Truth is, both the left and right in this country is pretty shit.
I am disappointed. I thought it would be a fun subreddit to browse, and I will be owned by the memes, but there is nothing but deafening silence there.
Are you not fascinated by the concept of "illiberal left"? Being used as a concept to criticise?

- R
Asking the right questions, I see. Thank you.

It is fascinating indeed, because we have seen for a short while till the interwar period, classical/orthodox liberalism - gradual dis-embedding of markets from the normative fabric of society as Polanyi calls it. This was followed in the postwar period by the rise of 'embedded liberalism' (as Ruggie calls it) with a re-embedding of markets in social structures, and a compromise between domestic welfare systems and demands for international free markets (Bretton Woods compromises). Then came neo-lieberalism, and now we see, once again, the calls for re-embedding liberalism within society. One could think of this as a Hegelian thesis-antithesis-synthesis perpetual pendulum that never stops.

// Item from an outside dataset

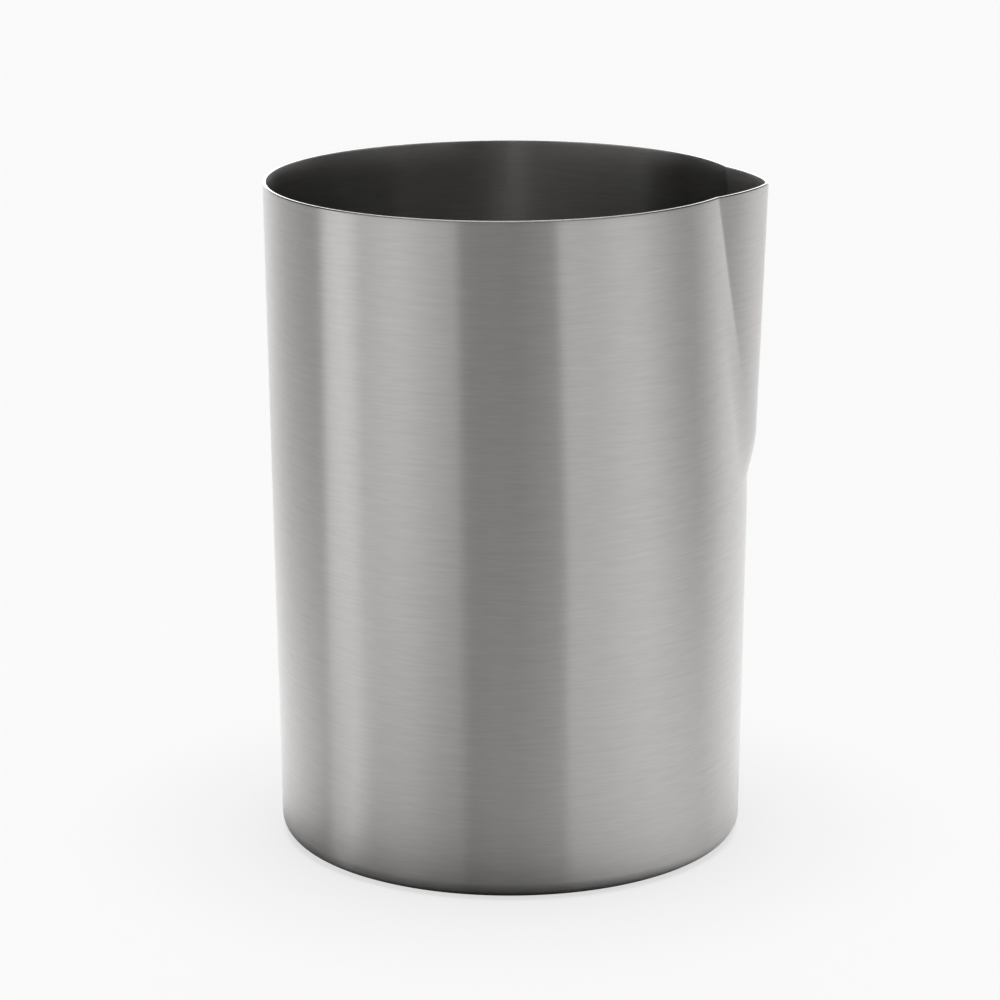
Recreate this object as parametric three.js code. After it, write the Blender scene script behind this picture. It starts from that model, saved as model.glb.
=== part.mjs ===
// Stirring and mixing vessel for a bar: a single-wall cup of brushed stainless steel with a pouring lip
// pressed out of the wall itself. Millimetres, +Z up. The origin is on the vessel's axis, in the plane
// that it stands on, and the lip points along +X.
//
// It is made of two pieces of sheet. wall_sleeve is the tapered tube with the lip. base_dish is the drawn
// bottom: floor, rounded corner and a short upstand. The tube stands on the upstand's edge, where the two
// are butt-welded and ground flush.

import * as THREE from "three";

// Driving dimensions
const HEIGHT = 123.8; // floor to rim
const RIM_RADIUS = 45; // outer radius at the rim, away from the lip
const FOOT_RADIUS = 43.4; // outer radius of the wall carried straight down to the floor
const SHEET = 0.6; // sheet thickness
const CORNER_RADIUS = 3.1; // outer radius between the floor and the wall
const JOINT_HEIGHT = 10; // the weld between the dish and the sleeve

// The pouring lip
const LIP_END = 62; // height where the pressed area dies out
const NOSE_START = 69; // height where the nose begins to stand out of the wall
const NOSE_FULL = 78; // height from which the nose is fully formed
const NOSE_RIM = 2.3; // how far the nose stands out of the cone at the rim
const NOSE_FADE = 0.021; // how much less it stands out for each millimetre further down
const DIP_RIM = 2.65; // how far the wall is drawn inwards beside the lip, at the rim
const DIP_CURVE = 1.3; // above 1, so the inward draw grows faster towards the rim
const DIP_REACH = THREE.MathUtils.degToRad(101); // angle from the nose at which that inward draw ends
const CREASE_ANGLE = THREE.MathUtils.degToRad(21); // angle from the nose to each crease, at the rim
const CREASE_CURVE = 0.85; // below 1, so the creases open out faster at the bottom than near the rim
const SWELL_ANGLE = THREE.MathUtils.degToRad(9); // half the width of the nose's soft lower end
const SWELL_SPREAD = THREE.MathUtils.degToRad(22); // how much wider that would be at the rim
const SOFT_SHARE = 0.35; // share of the way up the lip where the creases begin to sharpen
const SHARP_SHARE = 0.85; // and where they are fully sharp

// Mesh density
const LIP_COLUMNS = 5; // from the nose to a crease
const SIDE_COLUMNS = 30; // from a crease round to the back
const NARROWEST_LIP = THREE.MathUtils.degToRad(5); // the creases and their columns close in to this angle
const PLAIN_ROWS = 3; // from the weld up to the pressed area
const PRESSED_ROWS = 2; // from there up to the nose
const SCOOP_ROWS = 4; // up the nose's rounded lower end
const NOSE_ROWS = 6; // from there up to the rim
const CORNER_STEPS = 6;
const DISH_COLUMNS = 72;

const brushedSteel = new THREE.MeshStandardMaterial({ color: 0xb9b8b6, metalness: 1, roughness: 0.32 });

// Outer radius of the plain cone at height z.
function coneRadius(z) {
  return FOOT_RADIUS + ((RIM_RADIUS - FOOT_RADIUS) * z) / HEIGHT;
}

// 0 at the bottom of the pressed area, 1 at the rim.
function lipShare(z) {
  return Math.max(0, (z - LIP_END) / (HEIGHT - LIP_END));
}

// Angle from the nose to the crease at height z: the two creases run together towards the bottom.
function creaseAngle(z) {
  return Math.max(CREASE_ANGLE * lipShare(z) ** CREASE_CURVE, NARROWEST_LIP);
}

// How far the wall is drawn inwards beside the lip at height z.
function dipDepth(z) {
  return DIP_RIM * lipShare(z) ** DIP_CURVE;
}

// How far the nose stands out of the drawn-in wall at height z: its lower end is a rounded scoop.
function ridgeHeight(z) {
  const formed = THREE.MathUtils.clamp((z - NOSE_START) / (NOSE_FULL - NOSE_START), 0, 1);
  const standsOut = NOSE_RIM - NOSE_FADE * (HEIGHT - z);
  return (standsOut + dipDepth(z)) * Math.sin((formed * Math.PI) / 2);
}

// 1 at angle 0, falling smoothly to 0 at the angle given by reach.
function roundedFall(turn, reach) {
  return turn < reach ? Math.cos((Math.PI / 2) * (turn / reach)) ** 2 : 0;
}

// The nose's level section, as a share of its height: folded along the creases at the rim, and a soft swell
// lower down.
function noseSection(turn, z) {
  const share = lipShare(z);
  const fold = Math.max(0, 1 - turn / creaseAngle(z));
  const swell = roundedFall(turn, SWELL_ANGLE + SWELL_SPREAD * share);
  const sharpness = THREE.MathUtils.smoothstep(share, SOFT_SHARE, SHARP_SHARE);
  return THREE.MathUtils.lerp(swell, fold, sharpness);
}

// Outer radius of the sleeve at an angle from the nose and a height.
function sleeveRadius(angle, z) {
  const turn = Math.abs(angle);
  const dip = dipDepth(z) * roundedFall(turn, DIP_REACH);
  return coneRadius(z) - dip + ridgeHeight(z) * noseSection(turn, z);
}

// The heights of the sleeve's rows, from the weld up to the rim.
function rowHeights() {
  const stretch = (from, to, rows) => Array.from({ length: rows }, (_, i) => from + ((to - from) * i) / rows);
  return [
    ...stretch(JOINT_HEIGHT, LIP_END, PLAIN_ROWS),
    ...stretch(LIP_END, NOSE_START, PRESSED_ROWS),
    ...stretch(NOSE_START, NOSE_FULL, SCOOP_ROWS),
    ...stretch(NOSE_FULL, HEIGHT, NOSE_ROWS),
    HEIGHT,
  ];
}

// The angles of the sleeve's columns at height z, from the back round to the back. The columns beside the
// nose close in with the creases, so a column runs down each crease.
function columnAngles(z) {
  const crease = creaseAngle(z);
  const half = [];
  for (let i = 0; i <= LIP_COLUMNS; i++) half.push((crease * i) / LIP_COLUMNS);
  for (let i = 1; i < SIDE_COLUMNS; i++) half.push(crease + ((Math.PI - crease) * i) / SIDE_COLUMNS);
  const otherHalf = half.slice(1).reverse().map((angle) => -angle);
  return [...otherHalf, ...half, Math.PI];
}

// One ring of the sleeve at height z, moved inwards along its own normal by inset.
function sleeveRing(z, inset) {
  const outline = columnAngles(z).map((angle) => {
    const radius = sleeveRadius(angle, z);
    return new THREE.Vector2(radius * Math.cos(angle), radius * Math.sin(angle));
  });
  const count = outline.length;
  return outline.map((point, i) => {
    const next = outline[(i + 1) % count];
    const previous = outline[(i + count - 1) % count];
    const along = next.clone().sub(previous).normalize();
    return new THREE.Vector3(point.x - along.y * inset, point.y + along.x * inset, z);
  });
}

// Closed surface through rings of equal length, the last ring joined to the first.
function closedLoopOfRings(rings) {
  const count = rings[0].length;
  const positions = rings.flat().flatMap((point) => point.toArray());
  const indices = [];
  rings.forEach((ring, j) => {
    const below = j * count;
    const above = ((j + 1) % rings.length) * count;
    for (let i = 0; i < count; i++) {
      const next = (i + 1) % count;
      indices.push(below + i, below + next, above + next);
      indices.push(below + i, above + next, above + i);
    }
  });
  const geometry = new THREE.BufferGeometry();
  geometry.setAttribute("position", new THREE.Float32BufferAttribute(positions, 3));
  geometry.setIndex(indices);
  return geometry;
}

// Up the outside, over the rim, and down the inside.
function wallSleeve() {
  const heights = rowHeights();
  const outside = heights.map((z) => sleeveRing(z, 0));
  const inside = heights.map((z) => sleeveRing(z, SHEET)).reverse();
  return closedLoopOfRings([...outside, ...inside]);
}

// The dish's section: along the underside, round the corner, up to the joint, and back down the inside.
function dishProfile() {
  const wallRadius = coneRadius(CORNER_RADIUS);
  const centre = new THREE.Vector2(wallRadius - CORNER_RADIUS, CORNER_RADIUS);
  const corner = (radius) => {
    const arc = [];
    for (let i = 0; i <= CORNER_STEPS; i++) {
      const turn = ((Math.PI / 2) * i) / CORNER_STEPS;
      arc.push(new THREE.Vector2(centre.x + radius * Math.sin(turn), centre.y - radius * Math.cos(turn)));
    }
    return arc;
  };
  const jointRadius = coneRadius(JOINT_HEIGHT);
  return [
    new THREE.Vector2(0, 0),
    ...corner(CORNER_RADIUS),
    new THREE.Vector2(jointRadius, JOINT_HEIGHT),
    new THREE.Vector2(jointRadius - SHEET, JOINT_HEIGHT),
    ...corner(CORNER_RADIUS - SHEET).reverse(),
    new THREE.Vector2(0, SHEET),
  ];
}

// LatheGeometry turns its profile about Y, so the dish is stood up with +Z as its axis.
function baseDish() {
  return new THREE.LatheGeometry(dishProfile(), DISH_COLUMNS).rotateX(Math.PI / 2);
}

function piece(name, geometry) {
  geometry.computeVertexNormals();
  const mesh = new THREE.Mesh(geometry, brushedSteel);
  mesh.name = name;
  return mesh;
}

const mixingVessel = new THREE.Group();
mixingVessel.add(piece("wall_sleeve", wallSleeve()));
mixingVessel.add(piece("base_dish", baseDish()));

export default mixingVessel;
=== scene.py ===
"""Looks of a brushed steel mixing vessel: its tapered wall with a pressed pouring lip, and its drawn base.

Metres, +Z up. The origin is on the vessel's axis, in the plane that it stands on, and the lip points
along +X. The wall and the base stand for the two CAD nodes, at a finer mesh and with a worked rim.
"""

import math

import bpy
import numpy as np
from mathutils import Euler, Matrix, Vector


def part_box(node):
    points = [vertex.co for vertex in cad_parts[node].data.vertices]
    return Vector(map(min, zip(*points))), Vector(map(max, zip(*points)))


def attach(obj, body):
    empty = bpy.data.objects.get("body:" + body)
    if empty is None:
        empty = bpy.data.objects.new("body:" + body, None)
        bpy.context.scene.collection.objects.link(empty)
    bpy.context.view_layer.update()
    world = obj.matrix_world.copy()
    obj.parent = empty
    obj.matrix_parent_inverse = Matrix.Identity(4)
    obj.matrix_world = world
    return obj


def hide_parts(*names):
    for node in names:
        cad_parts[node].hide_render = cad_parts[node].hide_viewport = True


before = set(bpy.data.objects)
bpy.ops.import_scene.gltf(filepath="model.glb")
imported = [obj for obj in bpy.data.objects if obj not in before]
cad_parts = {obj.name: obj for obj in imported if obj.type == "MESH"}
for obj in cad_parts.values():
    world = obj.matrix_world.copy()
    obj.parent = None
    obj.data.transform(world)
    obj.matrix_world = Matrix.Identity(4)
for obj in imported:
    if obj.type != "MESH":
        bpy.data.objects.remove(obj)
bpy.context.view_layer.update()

MM = 0.001

# Sizes that the frame gives
wall_low, wall_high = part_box("wall_sleeve")
_, base_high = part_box("base_dish")
HEIGHT = wall_high.z
JOINT_HEIGHT = wall_low.z
RIM_RADIUS = -wall_low.x  # the back of the rim, opposite the lip
JOINT_RADIUS = base_high.x
TAPER = (RIM_RADIUS - JOINT_RADIUS) / (HEIGHT - JOINT_HEIGHT)

# Sheet metal
SHEET = 0.6 * MM
CORNER_RADIUS = 3.1 * MM  # outer radius between the floor and the wall
RIM_ROUNDING = 0.24 * MM  # the rim's outer edge is eased to this radius
RIM_INNER_ROUNDING = 0.08 * MM  # and its inner edge to this one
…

Liberalism subsumes within itself all merits and all critique, like the article OP posted, so that is not surprising to me. The only problematic aspect of the article is that it does not appreciate the interest of liberals in maintaining the status quo for it has benefitted them - needless to say any challenge to liberalism (from the right or the left) will be met with vehement opposition. The 'illiberal left' as a concept to criticise is still important (not saying it is good or bad), because it draws back focus to individualism, pointing out that the left wants exactly the same things as the right-wing - only that the norms are to be substituted by their own.
lmao nobody cares about the irrelevant citations. Get out of the academia bubble my dear.
Bruh, I literally work in academia. Perhaps it is not important to you, but it is important to me. No one remembers the richest person of yesteryear, but important ideas and people associated with ideas remain timeless.

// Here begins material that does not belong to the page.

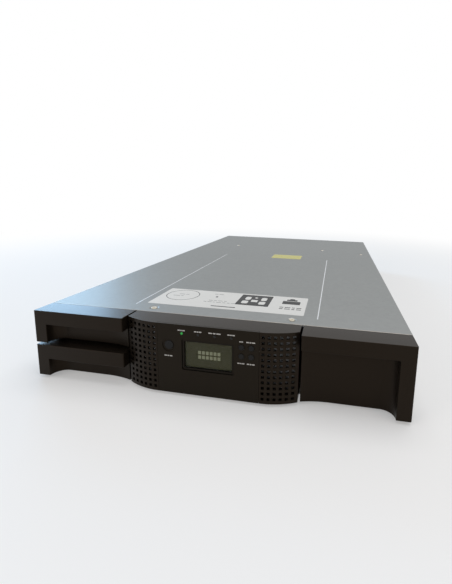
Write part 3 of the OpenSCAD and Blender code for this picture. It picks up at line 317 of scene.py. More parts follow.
NODE_FINISH: dict[str, Finish] = {
    "base_tray": CASE_STEEL, "left_side_panel": CASE_STEEL, "right_side_panel": CASE_STEEL,
    "top_cover": COVER_STEEL, "case_screws": ZINC, "rear_frame": CASE_STEEL,
    "left_magazine_rails": MAGAZINE_GREY, "right_magazine_rails": MAGAZINE_GREY,
    "front_crossmember": CASE_STEEL, "center_bezel": BLACK_MOULDING, "control_fascia": FASCIA_BLACK,
    "display_frame": FRAME_BLACK, "display_window": SCREEN_GLASS, "display_panel": SCREEN_GREEN,
    "control_board": BOARD_GREEN, "ready_light": GREEN_LENS, "status_lights": DARK_LENS,
    "power_button": KEY_RUBBER, "up_key": KEY_RUBBER, "down_key": KEY_RUBBER,
    "cancel_key": KEY_RUBBER, "select_key": KEY_RUBBER,
    "left_magazine_base": MAGAZINE_GREY, "left_magazine_dividers": MAGAZINE_GREY,
    "left_cartridges": CARTRIDGE_BLUE, "left_handle": BLACK_MOULDING,
    "mail_slot_tray": MAGAZINE_GREY, "mail_slot_handle": BLACK_MOULDING,
    "right_magazine_base": MAGAZINE_GREY, "right_magazine_dividers": MAGAZINE_GREY,
    "right_cartridges": CARTRIDGE_BLUE, "right_handle": BLACK_MOULDING,
    "left_lock_pawl": ZINC, "right_lock_pawl": ZINC, "lock_solenoids": MOTOR_BLACK,
    "guide_shaft": GROUND_STEEL, "gear_rack": GEAR_WHITE, "robot_base": CASTING,
    "shaft_bushes": BRONZE, "robot_motors": MOTOR_BLACK, "travel_pinion": GEAR_WHITE,
    "turn_pinion": GEAR_WHITE, "turntable": GEAR_WHITE, "lift_posts": CASE_STEEL,
    "lift_motor": MOTOR_BLACK, "lift_screw": GROUND_STEEL, "lift_platform": MAGAZINE_GREY,
    "barcode_reader": MOTOR_BLACK, "cartridge_picker": CASE_STEEL, "drive_sled": CASE_STEEL,
    "tape_drive": DRIVE_BLACK, "drive_fan_frame": FAN_BLACK, "drive_fan_rotor": FAN_BLACK,
    "drive_thumbscrews": SCREW_BLUE, "power_supply": CASE_STEEL, "psu_fan_rotor": FAN_BLACK,
    "power_inlet": FAN_BLACK, "psu_thumbscrews": SCREW_BLUE, "controller_card": BOARD_GREEN,
    "controller_ports": PORT_STEEL,
}


# ---------------------------------------------------------------- bench tools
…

If you think this is irrelevant, good for you; why try to impose your opinions over mine when all I asked for was a discussion on merits? By your metric, we should all just toss the philosophy, political science, jurisprudence, social science books etc. out of the window and only study corporate law because that is relevant.
If you come to a law school, act like a Liberal and post/talk woke; even if you aren't one.
Lol, I am a Centrist on social issues (think nationalism, law and order, etc.) and Socialist on economic issues, more like the Congress Party of Indira Gandhi and Rajiv's time. Post 2004, the Congress has moved slightly to the Left on social issues and its economics was a weird mixture of old license raj red tape and full-blown Chicago school free market. It didn't help that different Cong leaders (Sonia, Rahul, Pranab Mukherjee, Chidambaram, and the regional satraps like Vilasrao Deshmukh/Prithviraj Chavan/Amarinder Singh) had differing positions on the ideological spectrum. It is only Sonia and Rahul who lead the socially liberal charge in the Congress.

Also in the fag end of UPA 2 they brought in some really socialist measures like NREGA, Land Acquisition Act and Food Security Act as they were shocked at the resurgence of the Hard Left after the Nandigram movement.